Personal information
- Full name: Francis Lawrence Lukeman
- Nickname: Frank
- Born: June 20, 1885 Montreal, Quebec, Canada
- Died: December 26, 1946 (aged 61) Montreal, Quebec, Canada
- Height: 5 ft 10 in (1.78 m)

Sport
- Country: Canada
- Sport: Track and Field
- Event(s): Pentathlon, 200 metres, 100 metres

Achievements and titles
- Olympic finals: 1908 Summer Olympics, 1912 Summer Olympics

Medal record
Men's athletics
| Bronze medal – third place | 1912 Stockholm | Pentathlon |

= Frank Lukeman =

Canadian athlete

Francis Lawrence Lukeman (June 20, 1885 - December 23, 1946), was a Canadian athlete. He was born in Montreal, Quebec.

==Biography==
In Stockholm at the 1912 Summer Olympics Lukeman finished fourth in the pentathlon but was awarded the bronze medal after Jim Thorpe of the United States was disqualified from the gold medal. Thorpe's disqualification was eventually overturned but Lukeman were permitted to retain his bronze medal.
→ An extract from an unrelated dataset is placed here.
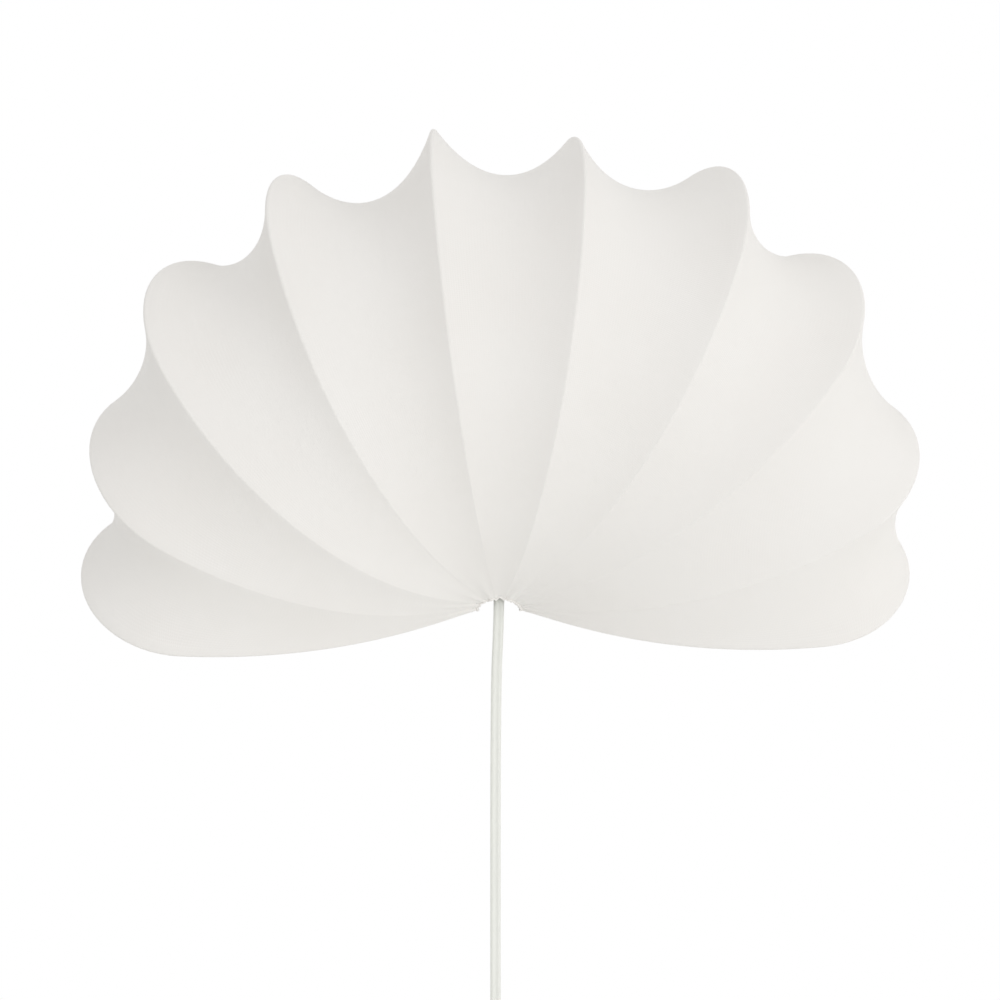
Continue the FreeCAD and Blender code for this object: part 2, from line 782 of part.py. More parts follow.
def rounded_block(name, width_name, length_name, depth_name, corner_name, to_room):
    """A moulded half: an upright rounded plate that leaves its joint face forwards or back."""
    body = doc.addObject("PartDesign::Body", name)
    sketch = body.newObject("Sketcher::SketchObject", name + "Outline")
    upright = next(f for f in body.Origin.OriginFeatures if f.Role == "XZ_Plane")
    sketch.AttachmentSupport = [(upright, "")]
    sketch.MapMode = "FlatFace"
    centred_rectangle(sketch, width_name, length_name)
    pad = body.newObject("PartDesign::Pad", name + "Pad")
    pad.Profile = sketch
    pad.setExpression("Length", words(depth_name))
    pad.Reversed = not to_room
    doc.recompute()
    upright_edges = enumerate(pad.Shape.Edges, start=1)
    corners = [f"Edge{i}" for i, e in upright_edges if abs(e.tangentAt(e.FirstParameter).y) > 0.99]
    fillet = body.newObject("PartDesign::Fillet", name + "Corners")
    fillet.Base = (pad, corners)
    fillet.setExpression("Radius", words(corner_name))
    return body


def centred_rectangle(sketch, width_name, height_name):
    """A rectangle about the sketch's origin, its two sizes bound to the sheet."""
    x = size[width_name] / 2
    y = size[height_name] / 2
    corners = [Vector(-x, -y, 0), Vector(x, -y, 0), Vector(x, y, 0), Vector(-x, y, 0)]
    for start, end in zip(corners, corners[1:] + corners[:1]):
        sketch.addGeometry(Part.LineSegment(start, end), False)
    for side in range(4):
        sketch.addConstraint(Sketcher.Constraint("Coincident", side, 2, (side + 1) % 4, 1))
    for side in (0, 2):
        sketch.addConstraint(Sketcher.Constraint("Horizontal", side))
        sketch.addConstraint(Sketcher.Constraint("Vertical", side + 1))
    sketch.addConstraint(Sketcher.Constraint("Symmetric", 0, 1, 2, 1, -1, 1))
    width = sketch.addConstraint(Sketcher.Constraint("DistanceX", 0, 1, 0, 2, 2 * x))
    height = sketch.addConstraint(Sketcher.Constraint("DistanceY", 1, 1, 1, 2, 2 * y))
    sketch.setExpression(f"Constraints[{width}]", words(width_name))
    sketch.setExpression(f"Constraints[{height}]", words(height_name))


def bar(diameter, depth, x, z, y):
    """A round bar along Y in the switch's frame, from y towards the room."""
    return drilled(diameter, depth, x, z, y)


CHANNEL = "cord_diameter + 2 * hole_clearance"
SCREW_SPOTS = [
    ("switch_screw_side", "switch_screw_spacing / 2"),
    ("0 - switch_screw_side", "0 - switch_screw_spacing / 2"),
]
INNER_WIDTH = "switch_width - 2 * switch_wall"
SWITCH_SCREW_HOLE = "switch_screw_diameter + 2 * hole_clearance"
SWITCH_HEAD_HOLE = "switch_screw_head + 2 * hole_clearance"


def channel():
    """Where the cord runs in at both ends."""
    return cylinder(CHANNEL, "switch_length", "0 - switch_length / 2")


def cavity(depth, y):
    return block(
        INNER_WIDTH, depth, "switch_cavity", f"0 - ( {INNER_WIDTH} ) / 2", y, "0 - switch_cavity / 2"
    )


base_cuts = [channel(), cavity("switch_base_depth - switch_wall", "0")]
for x, z in SCREW_SPOTS:
    base_cuts.append(bar(SWITCH_SCREW_HOLE, "switch_base_depth", x, z, "switch_base_depth"))
    base_cuts.append(bar(SWITCH_HEAD_HOLE, "switch_screw_head_height", x, z, "switch_base_depth"))
base_body = rounded_block(
    "SwitchBase", "switch_width", "switch_length", "switch_base_depth", "switch_corner", to_room=False
)
named(placed(cut(base_body, *base_cuts), SWITCH_PLACE), "switch_base")

window = block(
    "window_width",
    "2 * switch_wall",
    "window_length",
    "0 - window_width / 2",
    "0 - switch_cover_depth - switch_wall / 2",
    "0 - window_length / 2",
)
cover_cavity = cavity("switch_cover_depth - switch_wall", "switch_wall - switch_cover_depth")
cover_cuts = [channel(), window, cover_cavity]
for x, z in SCREW_SPOTS:
    cover_cuts.append(bar(SWITCH_SCREW_HOLE, "switch_screw_bite", x, z, "0"))
cover_body = rounded_block(
    "SwitchCover", "switch_width", "switch_length", "switch_cover_depth", "switch_corner", to_room=True
)
named(placed(cut(cover_body, *cover_cuts), SWITCH_PLACE), "switch_cover")

PIN_Y = "rocker_pin_depth - switch_cover_depth"


def cross_bar(diameter, length):
    """A round bar along X, centred on the frame's origin."""
    return solid(
        "Cylinder",
        place_text(x=f"0 - ( {length} ) / 2", axis="0; 1; 0", angle="90"),
        Radius=f"( {diameter} ) / 2",
        Height=length,
    )


rocker_block = block(
    "rocker_width",
    "rocker_depth",
    "rocker_length",
    "0 - rocker_width / 2",
    "rocker_behind_pin - rocker_depth",
    "0 - rocker_length / 2",
)
rocker = cut(rocker_block, cross_bar("rocker_pin_diameter + 2 * pin_clearance", "2 * rocker_width"))
pin_place_y = f"{switch_middle.y} + {PIN_Y}"
rocker_place = place_text(
    str(switch_middle.x), pin_place_y, str(switch_middle.z), angle="0 - rocker_tilt"
)
named(placed(rocker, rocker_place), "switch_rocker")
pin_start = f"{switch_middle.x} - ( {INNER_WIDTH} ) / 2 + part_gap"
pin = solid(
    "Cylinder",
    place_text(pin_start, pin_place_y, str(switch_middle.z), "0; 1; 0", "90"),
    Radius="rocker_pin_diameter / 2",
    Height=f"{INNER_WIDTH} - 2 * part_gap",
)
named(pin, "rocker_pin")


def switch_screw(x, z):
    head_depth = "switch_screw_head_height"
    shank = bar("switch_screw_diameter", "switch_base_depth + switch_screw_bite", x, z, "switch_base_depth")
    return fuse(shank, bar("switch_screw_head", head_depth, x, z, "switch_base_depth"))


switch_screws = doc.addObject("Part::Compound", "Compound")
switch_screws.Links = [switch_screw(x, z) for x, z in SCREW_SPOTS]
named(placed(switch_screws, SWITCH_PLACE), "switch_screws")


def switch_contact(z):
    return block(
        "switch_contact_width",
        "switch_contact_height",
        "switch_contact_length",
        "0 - switch_contact_width / 2",
        "switch_base_depth - switch_wall - switch_contact_height",
        f"{z} - switch_contact_length / 2",
    )


contacts = doc.addObject("Part::Compound", "Compound")
CONTACT_SPOTS = ["switch_contact_spacing / 2", "0 - switch_contact_spacing / 2"]
contacts.Links = [switch_contact(z) for z in CONTACT_SPOTS]
named(placed(contacts, SWITCH_PLACE), "switch_contacts")

# --- Put-away cord: a neat coil held by a tie, hanging under the switch ----------------------

link_start = CORD_DROP[-1] + Vector(0, 0, 2 * size["switch_grip"] - size["switch_length"])
link_bend = link_start - Vector(0, 0, size["link_drop"])
RIGHT_DOWN = Vector(math.sqrt(0.5), 0, -math.sqrt(0.5))
RIGHT_UP = Vector(math.sqrt(0.5), 0, math.sqrt(0.5))
coil_start = link_bend + RIGHT_DOWN * size["coil_outer"]
coil_centre = coil_start - RIGHT_UP * size["coil_outer"]
coil_entry = coil_start - RIGHT_DOWN * size["cord_diameter"]
link_length = cord_tube("cord_link", [link_start, link_bend, coil_entry])

LAYER_BACK = Vector(0, size["coil_layer"], 0)


def coil_edges():
    """Half turns that spiral in on the front layer, climb, and spiral out on the back layer."""
    step = size["coil_pitch"] / 2
    half_turns = 2 * size["coil_turns"]
    inwards = [size["coil_outer"] - step * k for k in range(half_turns + 1)]
    outwards = [size["coil_restart"] + step * k for k in range(half_turns - 1)]
    stations = [(radius, 0) for radius in inwards]
    stations += [(size["coil_climb"], 1)]
    stations += [(radius, 1) for radius in outwards]
    places = []
    for k, (radius, layer) in enumerate(stations):
        signed = radius if k % 2 == 0 else -radius
        places.append(coil_centre + RIGHT_UP * signed + LAYER_BACK * layer)
    edges = [Part.makeLine(coil_entry, coil_start)]
    for start, end in zip(places, places[1:]):
        side = math.copysign((end - start).Length / 2, RIGHT_UP.dot(start - end))
        edges.append(Part.Arc(start, (start + end) / 2 + RIGHT_DOWN * side, end).toShape())
    pivot = places[-1] - RIGHT_UP * size["coil_exit_radius"]
    exit_points = [
        pivot + Vector(math.cos(a), 0, math.sin(a)) * size["coil_exit_radius"]
        for a in (math.pi / 4, math.pi / 8, 0)
    ]
    edges.append(Part.Arc(*exit_points).toShape())
    coil_end = exit_points[-1] - Vector(0, 0, size["cord_diameter"])
    edges.append(Part.makeLine(exit_points[-1], coil_end))
    return edges, coil_end


def least_gap(edges, diameter):
    """The least gap of a tube to itself, measured between points along its path."""
    points = []
    travelled = 0.0
    for edge in edges:
        count = max(2, int(edge.Length / 2))
        span = edge.LastParameter - edge.FirstParameter
        for k in range(count):
            at = edge.valueAt(edge.FirstParameter + span * k / count)
            points.append((travelled + edge.Length * k / count, at))
        travelled += edge.Length
    apart = 3 * diameter
    gaps = [
        (b - a).Length
        for i, (run_a, a) in enumerate(points)
        for run_b, b in points[i + 1:]
        if run_b - run_a > apart
    ]
    return min(gaps) - diameter


coil_path, coil_end = coil_edges()
coil_length = sum(edge.Length for edge in coil_path)
coil_shape = tube(coil_path, size["cord_diameter"])
coil_volume = math.pi * size["cord_diameter"] ** 2 / 4 * coil_length
print("cord_coil length", round(coil_length, 1))
print("cord_coil volume over section times length", round(coil_shape.Volume / coil_volume, 4))
print("cord_coil least gap to itself", round(least_gap(coil_path, size["cord_diameter"]), 2))
feature("cord_coil", coil_shape)

TIE_PLACE = place_text(str(coil_centre.x), str(coil_centre.y), str(coil_centre.z))


def tie_block(grow):
    """The space of the bundle at the top of the coil, grown by a wall on every side."""
    depth = f"coil_layer + cord_diameter + 2 * tie_gap + 2 * ( {grow} )"
    height = f"tie_outer - tie_inner + 2 * ( {grow} )"
    low_y = f"0 - cord_diameter / 2 - tie_gap - ( {grow} )"
    return block("tie_width", depth, height, "0 - tie_width / 2", low_y, f"tie_inner - ( {grow} )")


named(placed(cut(tie_block("tie_thickness"), tie_block("0")), TIE_PLACE), "cord_tie")

tail_end = coil_end - Vector(0, 0, size["tail_length"])
tail_length = cord_tube("cord_tail", [coil_end, tail_end])

# --- Plug: its own frame is at the middle of the body ---------------------------------------

plug_middle = tail_end - Vector(0, 0, size["plug_relief"] + size["plug_length"] / 2)
PLUG_PLACE = place_text(str(plug_middle.x), str(plug_middle.y), str(plug_middle.z))


def blade(x):
    """A flat contact blade; its root sits inside the plug's body."""
    return block(
        "blade_thickness",
        "blade_width",
        "blade_length + blade_root",
        f"{x} - blade_thickness / 2",
        "0 - blade_width / 2",
        "0 - plug_length / 2 - blade_length",
    )


BLADES = ["blade_spacing / 2", "0 - blade_spacing / 2"]
plug_half = rounded_block(
    "PlugBody", "plug_width", "plug_length", "plug_depth", "plug_corner", to_room=True
)
plug_half.setExpression("Placement", place_text(y="plug_depth / 2"))
plug_relief = cone("plug_width / 2", "relief_tip", "plug_relief", "plug_length / 2")
plug_body = cut(fuse(plug_half, plug_relief), *[blade(x) for x in BLADES])
named(placed(plug_body, PLUG_PLACE), "plug_body")
blades = doc.addObject("Part::Compound", "Compound")
blades.Links = [blade(x) for x in BLADES]
named(placed(blades, PLUG_PLACE), "plug_blades")

inside_switch = size["switch_length"] - 2 * size["switch_grip"]
total_length = drop_length + inside_switch + link_length + coil_length + tail_length
print("cord from strain relief to plug", round(total_length))

# --- Check and write ----------------------------------------------------------------------

doc.recompute()
for obj in doc.Objects:
    if "Invalid" in obj.State or "Error" in obj.State:
        raise RuntimeError(f"{obj.Name} ({obj.Label}) failed to build")
for obj in subparts:
    if obj.Shape.isNull() or not obj.Shape.isValid():
        raise RuntimeError(f"{obj.Label} has no sound solid")

os.makedirs("parts", exist_ok=True)
for obj in subparts:
    obj.Shape.exportStep(f"parts/{obj.Label}.step")
print(len(subparts), "sub-parts written")
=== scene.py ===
"""Shell wall sconce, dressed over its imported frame.

Metres, +Z up, +X to the right. The wall is the plane Y = 0 and the lamp stands at -Y.
"""

import math

import bmesh
import bpy
import numpy as np
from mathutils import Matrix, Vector


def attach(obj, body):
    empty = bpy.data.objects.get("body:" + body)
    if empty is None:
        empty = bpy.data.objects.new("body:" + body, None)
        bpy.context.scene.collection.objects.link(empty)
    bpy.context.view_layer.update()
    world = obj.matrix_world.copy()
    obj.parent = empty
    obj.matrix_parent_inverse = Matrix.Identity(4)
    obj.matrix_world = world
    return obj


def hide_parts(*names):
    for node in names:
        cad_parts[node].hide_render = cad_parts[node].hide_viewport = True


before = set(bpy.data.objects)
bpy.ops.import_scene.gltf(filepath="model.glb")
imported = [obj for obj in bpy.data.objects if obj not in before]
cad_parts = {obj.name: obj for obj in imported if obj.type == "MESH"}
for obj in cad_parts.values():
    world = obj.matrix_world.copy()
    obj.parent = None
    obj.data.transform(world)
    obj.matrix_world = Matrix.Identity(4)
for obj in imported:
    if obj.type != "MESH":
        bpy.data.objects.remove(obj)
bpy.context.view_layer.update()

# --- Wall plate and bracket ---------------------------------------------------------------
# A round steel plate with two keyholes, and a strap bent once that carries the lampholder.
# Both are stamped from sheet and powder coated white; zinc-plated pan-head screws join them.

MM = 0.001


def linear(code):
    """An sRGB hex colour as linear light: ((c + 0.055) / 1.055) ** 2.4, or c / 12.92 near black."""
    parts = np.array([int(code[i:i + 2], 16) for i in (1, 3, 5)]) / 255
    light = np.where(parts > 0.04045, ((parts + 0.055) / 1.055) ** 2.4, parts / 12.92)
    return (*light.tolist(), 1.0)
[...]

In the 100 metres at the 1908 Summer Olympics in London Lukeman took second place in his first-round heat with a time of 11.7 seconds. He did not advance to the semifinals.

He won in his preliminary heat of the 200 metres, placing first overall.

Lukeman served in the Canadian Expeditionary Force in World War I, at various times in the 3rd Regiment Victoria Rifles of Canada, 14th Battalion (Royal Montreal Regiment), CEF, 242nd Battalion, CEF, which was absorbed into the Canadian Forestry Corps, where he served out the end of the war as an (Acting) Regimental Sergeant Major. He returned to Montreal after the war. "In his combat overseas, he was gassed twice. In 1945, he had his leg amputated and remained bedridden at the Sainte-Anne-de-Bellevue Military Hospital (Ste. Anne's Hospital), dying in 1946."